Once the Democrats understood that the election would go forward, they went to court to try to make sure that absentee ballots could serve as an alternative, and they convinced an Obama-appointed federal judge to extend the deadline for submitting an absentee ballot from 8pm April 7 to 4pm on April 13. The judge reasoned that this was reasonable because the state had received 1.2 million ballot requests and was struggling to get them mailed out in time for voters to receive them.

But the Republicans appealed this decision to the U.S. Supreme Court. On Monday, the Supreme Court voted 5-4 along completely partisan lines to rescind the lower court’s decision and uphold the 8pm April 7 deadline for receiving an absentee ballot. Predictably, Justice Ruth Bader Ginsberg was incensed:

As Justice Ruth Bader Ginsburg notes in her dissent, “the presidential primaries, a seat on the Wisconsin Supreme Court, three seats on the Wisconsin Court of Appeals, over 100 other judgeships, over 500 school board seats, and several thousand other positions” are at stake in the Wisconsin election…

…Again, many voters are not expected to receive their ballots until after this April 7 deadline. As Justice Ginsburg notes, “as of Sunday morning, 12,000 ballots reportedly had not yet been mailed out…”

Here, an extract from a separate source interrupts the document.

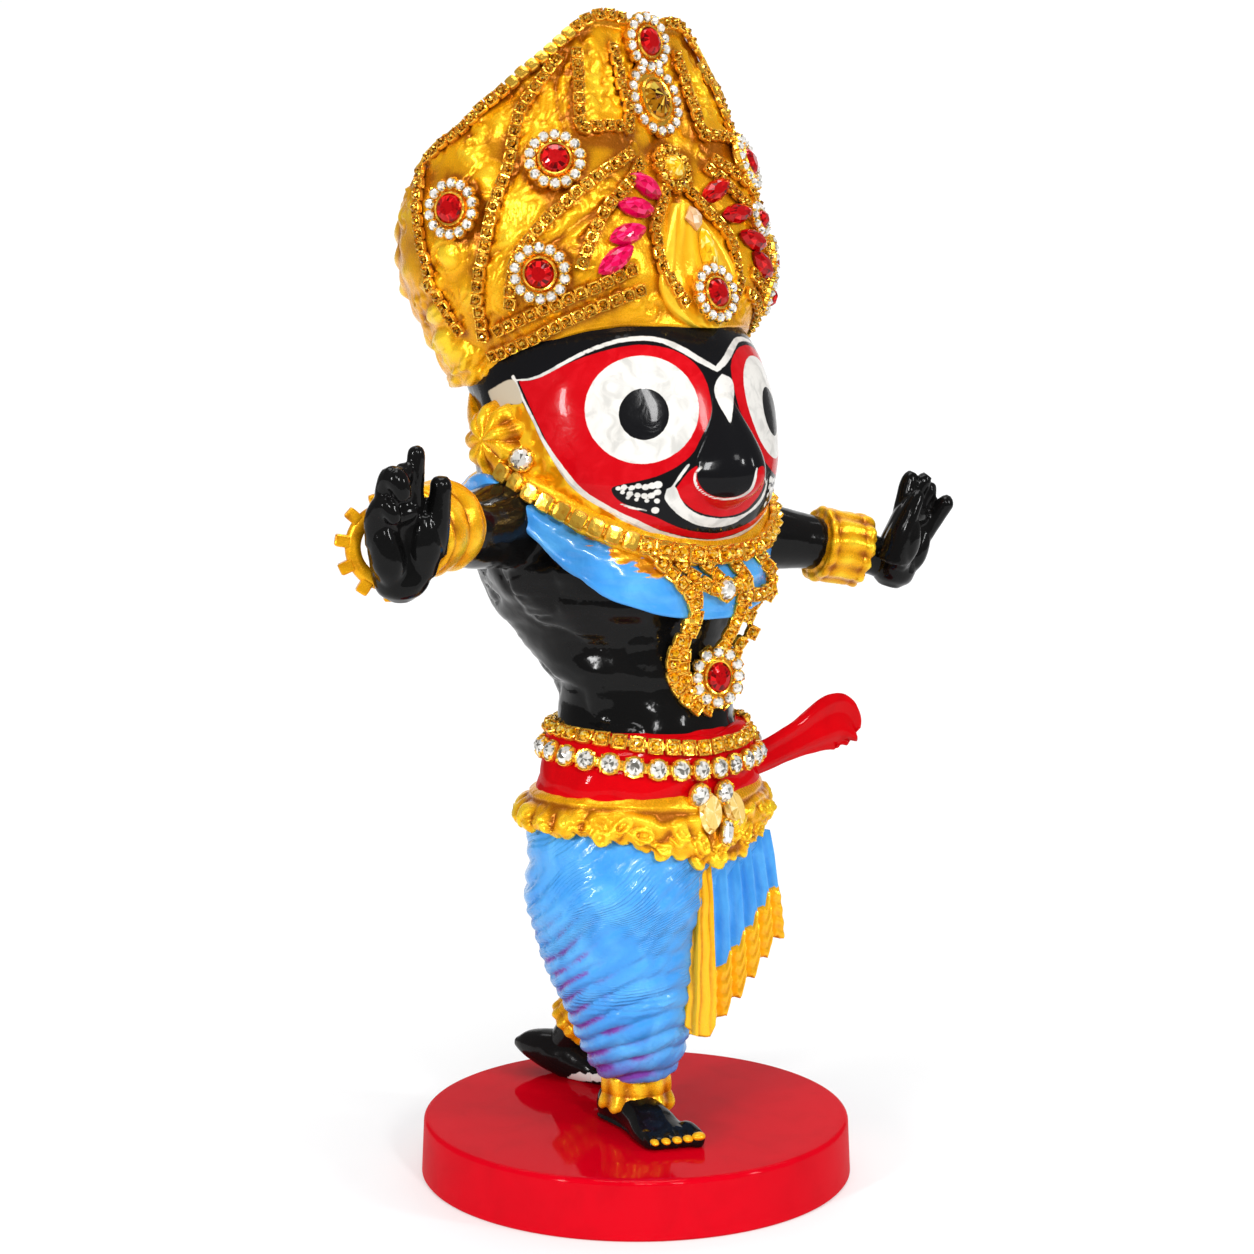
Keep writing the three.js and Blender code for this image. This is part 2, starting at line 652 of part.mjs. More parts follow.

Now, the most egregious thing here is that the Republicans are defying their governor and putting people’s lives at risk. But it’s almost equally offensive that they’re using this crisis to guarantee themselves a slew of easy victories in what are actually competitive elections. And this is all possible because Republican-controlled legislatures and courts are willing to go to any length to help their party electorally, even if it destroys the bench’s reputation for impartiality, and even if it annihilates any respect for the outcome of elections. How can anyone argue that you can have a fair election when Milwaukee can only produce five polling locations rather than the 180 that are needed? How can they say they’re not disenfranchising people when folks have to choose between possible death if they go out in public to vote or not voting at all because they didn’t receive an absentee ballot in time to mail it in by Tuesday night’s deadline?

I’ve seen a lot of things in my time, but I’ve never seen anything on a par with this.